### Problem to work on:
Set down exactly, please, each line from the one containing "Recreate this object" through the one containing "const overrun = 4;", both lines included, and no other line.

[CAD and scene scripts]
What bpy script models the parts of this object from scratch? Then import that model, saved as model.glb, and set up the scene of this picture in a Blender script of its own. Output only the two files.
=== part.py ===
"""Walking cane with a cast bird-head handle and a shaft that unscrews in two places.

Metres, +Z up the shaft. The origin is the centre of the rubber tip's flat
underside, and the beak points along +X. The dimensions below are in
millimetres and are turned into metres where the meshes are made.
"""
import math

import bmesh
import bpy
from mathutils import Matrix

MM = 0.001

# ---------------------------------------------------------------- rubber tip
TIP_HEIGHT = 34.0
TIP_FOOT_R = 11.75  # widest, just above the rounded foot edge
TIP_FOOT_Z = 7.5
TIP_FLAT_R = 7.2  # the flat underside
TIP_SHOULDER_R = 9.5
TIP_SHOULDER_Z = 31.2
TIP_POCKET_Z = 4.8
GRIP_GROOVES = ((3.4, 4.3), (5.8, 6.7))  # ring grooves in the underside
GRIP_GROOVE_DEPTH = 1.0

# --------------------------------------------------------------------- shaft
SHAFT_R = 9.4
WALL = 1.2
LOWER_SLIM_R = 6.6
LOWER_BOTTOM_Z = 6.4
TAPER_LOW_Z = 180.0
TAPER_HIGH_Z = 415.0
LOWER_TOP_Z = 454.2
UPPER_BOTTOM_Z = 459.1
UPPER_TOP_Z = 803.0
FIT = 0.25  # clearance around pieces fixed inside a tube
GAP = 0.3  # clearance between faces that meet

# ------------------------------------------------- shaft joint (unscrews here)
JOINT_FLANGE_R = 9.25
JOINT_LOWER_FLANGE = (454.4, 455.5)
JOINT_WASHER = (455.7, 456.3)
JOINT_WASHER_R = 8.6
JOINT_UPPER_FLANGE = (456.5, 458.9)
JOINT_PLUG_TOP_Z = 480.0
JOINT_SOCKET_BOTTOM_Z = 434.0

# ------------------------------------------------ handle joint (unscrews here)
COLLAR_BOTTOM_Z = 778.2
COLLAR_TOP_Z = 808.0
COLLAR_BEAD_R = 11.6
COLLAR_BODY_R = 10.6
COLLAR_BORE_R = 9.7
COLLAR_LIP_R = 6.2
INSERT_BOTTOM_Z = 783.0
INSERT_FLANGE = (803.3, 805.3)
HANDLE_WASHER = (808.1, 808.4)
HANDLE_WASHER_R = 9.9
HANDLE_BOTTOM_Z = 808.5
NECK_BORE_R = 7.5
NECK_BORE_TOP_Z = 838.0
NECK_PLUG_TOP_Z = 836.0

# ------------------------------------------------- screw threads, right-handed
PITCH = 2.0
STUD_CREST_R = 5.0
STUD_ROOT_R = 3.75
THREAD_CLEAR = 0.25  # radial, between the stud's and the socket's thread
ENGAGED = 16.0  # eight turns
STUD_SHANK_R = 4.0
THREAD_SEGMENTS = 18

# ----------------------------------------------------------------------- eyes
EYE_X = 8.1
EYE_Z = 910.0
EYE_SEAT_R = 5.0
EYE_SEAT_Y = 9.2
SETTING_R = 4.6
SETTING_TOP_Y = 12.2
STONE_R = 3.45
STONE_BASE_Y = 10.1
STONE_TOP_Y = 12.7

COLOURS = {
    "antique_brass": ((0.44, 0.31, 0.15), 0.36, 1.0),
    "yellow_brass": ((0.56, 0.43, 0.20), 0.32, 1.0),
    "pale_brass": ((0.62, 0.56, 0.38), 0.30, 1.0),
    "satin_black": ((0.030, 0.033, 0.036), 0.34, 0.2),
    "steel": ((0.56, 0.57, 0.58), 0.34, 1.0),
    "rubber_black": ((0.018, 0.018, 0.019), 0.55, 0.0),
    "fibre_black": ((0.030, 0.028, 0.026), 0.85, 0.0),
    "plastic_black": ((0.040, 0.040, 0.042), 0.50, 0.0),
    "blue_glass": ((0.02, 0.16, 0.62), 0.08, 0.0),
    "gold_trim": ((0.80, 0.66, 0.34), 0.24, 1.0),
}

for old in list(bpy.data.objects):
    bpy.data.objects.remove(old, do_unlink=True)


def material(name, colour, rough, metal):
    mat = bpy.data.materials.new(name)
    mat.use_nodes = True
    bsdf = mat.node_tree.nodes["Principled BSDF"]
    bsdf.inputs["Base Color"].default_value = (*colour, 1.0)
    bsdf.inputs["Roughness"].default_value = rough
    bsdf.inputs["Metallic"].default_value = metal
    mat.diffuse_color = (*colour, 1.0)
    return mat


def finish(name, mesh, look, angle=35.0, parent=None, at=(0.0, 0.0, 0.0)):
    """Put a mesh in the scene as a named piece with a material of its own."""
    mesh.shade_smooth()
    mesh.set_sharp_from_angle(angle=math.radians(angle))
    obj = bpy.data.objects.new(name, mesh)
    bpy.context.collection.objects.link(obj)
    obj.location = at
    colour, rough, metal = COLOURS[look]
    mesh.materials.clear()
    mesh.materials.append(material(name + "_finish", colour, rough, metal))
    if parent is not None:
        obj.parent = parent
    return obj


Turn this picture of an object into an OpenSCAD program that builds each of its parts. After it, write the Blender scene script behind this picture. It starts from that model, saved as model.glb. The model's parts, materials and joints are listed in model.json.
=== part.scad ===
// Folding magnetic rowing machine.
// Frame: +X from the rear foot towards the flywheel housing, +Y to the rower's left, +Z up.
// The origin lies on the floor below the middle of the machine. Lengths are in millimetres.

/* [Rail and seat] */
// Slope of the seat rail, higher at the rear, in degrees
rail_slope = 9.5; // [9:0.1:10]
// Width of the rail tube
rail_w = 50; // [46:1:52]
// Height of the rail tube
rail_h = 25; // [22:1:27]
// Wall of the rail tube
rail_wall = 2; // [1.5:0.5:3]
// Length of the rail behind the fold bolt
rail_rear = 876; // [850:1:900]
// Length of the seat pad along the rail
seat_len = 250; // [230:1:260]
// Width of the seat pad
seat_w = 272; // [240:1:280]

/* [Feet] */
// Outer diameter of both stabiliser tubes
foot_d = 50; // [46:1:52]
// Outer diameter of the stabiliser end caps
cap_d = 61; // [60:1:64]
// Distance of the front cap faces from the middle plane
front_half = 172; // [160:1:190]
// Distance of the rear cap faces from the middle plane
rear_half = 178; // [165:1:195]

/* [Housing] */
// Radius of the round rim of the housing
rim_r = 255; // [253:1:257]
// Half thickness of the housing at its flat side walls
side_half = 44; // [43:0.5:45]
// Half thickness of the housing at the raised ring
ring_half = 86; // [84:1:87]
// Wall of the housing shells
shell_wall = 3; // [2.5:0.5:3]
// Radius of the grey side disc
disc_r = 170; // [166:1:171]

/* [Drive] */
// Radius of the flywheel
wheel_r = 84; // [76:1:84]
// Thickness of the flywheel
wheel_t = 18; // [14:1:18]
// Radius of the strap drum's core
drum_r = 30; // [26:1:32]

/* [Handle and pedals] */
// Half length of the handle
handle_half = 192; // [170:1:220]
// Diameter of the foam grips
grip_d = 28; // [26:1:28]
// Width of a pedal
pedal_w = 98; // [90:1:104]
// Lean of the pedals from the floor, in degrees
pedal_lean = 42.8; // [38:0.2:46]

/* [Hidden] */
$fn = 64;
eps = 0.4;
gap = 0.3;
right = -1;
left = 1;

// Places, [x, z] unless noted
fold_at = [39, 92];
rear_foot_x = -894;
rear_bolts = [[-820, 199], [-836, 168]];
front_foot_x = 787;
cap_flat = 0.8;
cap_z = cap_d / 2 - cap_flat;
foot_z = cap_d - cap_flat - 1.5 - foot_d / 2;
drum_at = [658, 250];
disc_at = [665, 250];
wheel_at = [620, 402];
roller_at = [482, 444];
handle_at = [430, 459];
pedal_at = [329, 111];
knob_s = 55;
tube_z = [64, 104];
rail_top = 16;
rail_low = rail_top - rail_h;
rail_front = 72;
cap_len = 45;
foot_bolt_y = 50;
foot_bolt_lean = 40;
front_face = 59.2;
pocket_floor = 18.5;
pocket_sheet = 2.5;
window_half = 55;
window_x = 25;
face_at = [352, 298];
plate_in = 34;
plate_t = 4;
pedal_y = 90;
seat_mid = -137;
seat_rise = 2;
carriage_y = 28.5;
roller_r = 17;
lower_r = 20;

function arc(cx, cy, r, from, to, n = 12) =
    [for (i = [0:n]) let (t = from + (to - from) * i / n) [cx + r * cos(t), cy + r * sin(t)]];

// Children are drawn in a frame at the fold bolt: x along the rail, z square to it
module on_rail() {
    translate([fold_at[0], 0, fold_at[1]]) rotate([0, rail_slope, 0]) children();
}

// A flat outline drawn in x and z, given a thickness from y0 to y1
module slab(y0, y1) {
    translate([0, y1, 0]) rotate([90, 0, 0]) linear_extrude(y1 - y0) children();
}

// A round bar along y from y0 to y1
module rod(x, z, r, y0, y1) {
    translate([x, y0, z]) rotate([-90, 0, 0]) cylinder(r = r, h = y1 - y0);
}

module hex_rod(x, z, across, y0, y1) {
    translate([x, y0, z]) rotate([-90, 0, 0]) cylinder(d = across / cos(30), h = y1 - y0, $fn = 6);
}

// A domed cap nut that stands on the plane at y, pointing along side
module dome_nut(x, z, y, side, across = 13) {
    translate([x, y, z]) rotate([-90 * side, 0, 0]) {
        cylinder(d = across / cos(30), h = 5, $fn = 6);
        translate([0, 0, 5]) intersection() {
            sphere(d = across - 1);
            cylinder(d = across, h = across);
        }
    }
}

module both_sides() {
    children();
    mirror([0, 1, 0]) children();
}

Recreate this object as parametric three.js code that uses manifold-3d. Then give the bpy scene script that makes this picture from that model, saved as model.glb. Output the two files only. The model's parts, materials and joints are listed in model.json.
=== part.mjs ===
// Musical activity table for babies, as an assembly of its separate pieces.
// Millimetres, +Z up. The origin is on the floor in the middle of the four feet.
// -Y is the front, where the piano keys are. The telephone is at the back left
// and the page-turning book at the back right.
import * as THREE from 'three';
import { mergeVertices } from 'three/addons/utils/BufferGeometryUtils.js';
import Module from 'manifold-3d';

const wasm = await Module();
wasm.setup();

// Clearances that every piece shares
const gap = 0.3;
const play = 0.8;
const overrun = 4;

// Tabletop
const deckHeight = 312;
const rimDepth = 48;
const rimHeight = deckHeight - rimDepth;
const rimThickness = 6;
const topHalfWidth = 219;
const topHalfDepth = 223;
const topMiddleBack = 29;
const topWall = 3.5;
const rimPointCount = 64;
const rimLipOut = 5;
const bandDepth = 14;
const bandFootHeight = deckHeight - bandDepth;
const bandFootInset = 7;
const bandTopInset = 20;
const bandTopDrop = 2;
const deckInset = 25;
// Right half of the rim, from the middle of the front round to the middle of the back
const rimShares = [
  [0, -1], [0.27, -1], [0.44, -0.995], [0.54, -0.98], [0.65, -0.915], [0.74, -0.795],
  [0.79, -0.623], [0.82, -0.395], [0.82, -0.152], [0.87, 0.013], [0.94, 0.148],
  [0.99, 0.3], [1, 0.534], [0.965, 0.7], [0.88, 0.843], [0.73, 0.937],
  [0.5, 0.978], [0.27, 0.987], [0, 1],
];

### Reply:
Recreate this object as parametric three.js code that uses manifold-3d. Then give the bpy scene script that makes this picture from that model, saved as model.glb. Output the two files only. The model's parts, materials and joints are listed in model.json.
=== part.mjs ===
// Musical activity table for babies, as an assembly of its separate pieces.
// Millimetres, +Z up. The origin is on the floor in the middle of the four feet.
// -Y is the front, where the piano keys are. The telephone is at the back left
// and the page-turning book at the back right.
import * as THREE from 'three';
import { mergeVertices } from 'three/addons/utils/BufferGeometryUtils.js';
import Module from 'manifold-3d';

const wasm = await Module();
wasm.setup();

// Clearances that every piece shares
const gap = 0.3;
const play = 0.8;
const overrun = 4;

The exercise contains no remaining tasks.